Eisenhower’s strength, Smith notes in the interview, was not combat experience as much as the ability to get along with political leaders. Churchill really liked him, as did FDR, who ultimately made the decision on D-Day leadership.
Interestingly, Eisenhower was not sure that the D-Day plan would work, and prepared communications acknowledging defeat and accepting responsibility for a failed invasion. And it might well have failed. Smith points out that Hitler’s best panzer troops were available to repel the invading Allies, and probably could have done so. But Hitler had to give the orders to use those troops, and no one dared wake him while he slept during the initial hours of D-Day.
As the Supreme Allied Commander who devised the successful D-Day invasion of Europe, which ultimately led to the demise of the Nazi regime, Dwight Eisenhower was a living legend, admired by all Americans. Not surprisingly, both the Democratic and Republican Parties wanted Eisenhower as their presidential nominee. Seven years after World War II, Eisenhower revealed that he was a Republican, accepted the party’s nomination, and was easily elected in 1952 and reelected in 1956.
As president, Eisenhower was seen as passive or even dull, and the period of his presidency was considered relatively tranquil, certainly when compared to the period of the 1960s with the civil rights movement, the Kennedy and King assassinations, the Vietnam War, the student protests, and the musical and sexual revolutions brought about by, respectively, the Beatles and the pill.
The result was a view that the Eisenhower presidency, occurring during quiet times, did not accomplish all that much. Many scholars and historians considered that it made less of an impact on history than his war service did.
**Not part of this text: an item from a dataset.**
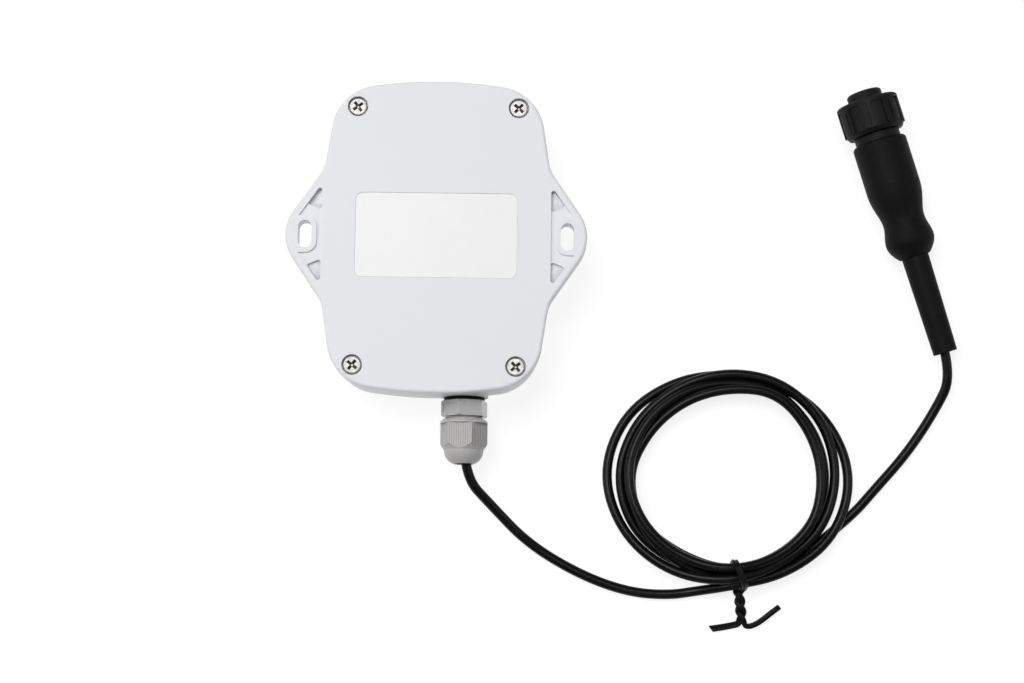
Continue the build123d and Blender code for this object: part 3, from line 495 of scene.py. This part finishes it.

In recent years, the relative tranquility, not to mention the peace and prosperity, of the Eisenhower years has had scholars reassessing this presidency. That is perhaps because of the challenging presidencies that followed Eisenhower’s, and also because his low-key, steady-as-she-goes leadership style is now much better appreciated.
Jean Edward Smith is among the scholars leading this reassessment of the Eisenhower presidency. A political science and history professor, Smith has also written very well-regarded biographies of Supreme Court Justice John Marshall, General Ulysses S. Grant, and General Lucius Clay, the American military governor of occupied Germany after World War II.
According to the conventional wisdom, Eisenhower was not very strong or effective as a government leader, and he left behind a record of little presidential accomplishment. But Smith points out that this traditional view has not been very accurate or very fair.
Smith notes that President Eisenhower kept the peace for eight years (no American soldier was killed in combat during his presidency); ended the military conflict in Korea; thwarted the rise of McCarthyism; proposed and built the Interstate Highway System, without impacting the federal budget; enforced the law on desegregation of public schools in the South by sending federal troops to Little Rock, Arkansas; and, with Canada, built the Saint Lawrence Seaway.
Smith’s exhaustive research also led him to confirm some interesting facts about Eisenhower:
He did seek permission during World War II from his senior military leader, George Marshall, to divorce Mamie Eisenhower in order to marry his “driver,” Kay Summersby. Permission was strongly denied, and that seemed to end the subject.
He selected Richard Nixon as his running mate without even talking to him. (He had met Nixon once.) Eisenhower relied completely on his political advisors, who surprised him by saying the vice-presidential selection was actually his choice and not the Republican Convention’s.
He wanted Nixon to remove himself from the ticket in 1952 after a controversy arose about the political fund Nixon used to pay his expenses. Eisenhower also wanted Nixon to take another position, such as secretary of defense, during a presumed second term. In both situations, Nixon resisted strongly, and Eisenhower simply did not use his authority to force his preferences. He apparently felt more comfortable exercising the military power he once held than the p
olitical power he later came to hold.
How would history have changed if Eisenhower had been allowed to divorce his wife, or if Nixon was forced from the ticket in 1952 or in 1956? We will never know.
Our conversation made me appreciate the extraordinary depth of Professor Smith’s research and storytelling abilities, and I made certain to read his other biographies shortly afterward. Professor Jean Edward Smith passed away in the summer of 2019. I am grateful for his devoted and singular contributions to the study of American history.
* * *
MR. DAVID M. RUBENSTEIN (DR): Let me start with this question. To be honest, many people do not rate Dwight Eisenhower as one of our greatest presidents. If you ask great historians to rank presidents, they wouldn’t say he was one of the best. Yet at the beginning of your book, you say that, with the exception of Franklin D. Roosevelt, he was the most successful president of the twentieth century. How would you explain that?
MR. JEAN EDWARD SMITH (JES): I might even place him ahead of Franklin Roosevelt. If you consider international relations, Eisenhower immediately, after taking office, made peace in Korea. Truman had not been able to do that. Eisenhower did it. Not one American was killed in combat for the remaining eight years of his term.
Eisenhower also thawed the Cold War. At the Geneva Summit of 1955, he was friendly with the Soviet premier and defense minister Nikolai Bulganin and with Nikita Khrushchev. [Khrushchev was then first secretary of the Communist Party of the Soviet Union, later Soviet premier. The 1955 summit brought together Eisenhower, Bulganin, Prime Minister Anthony Eden of Britain, and Prime Minister Edgar Faure of France.]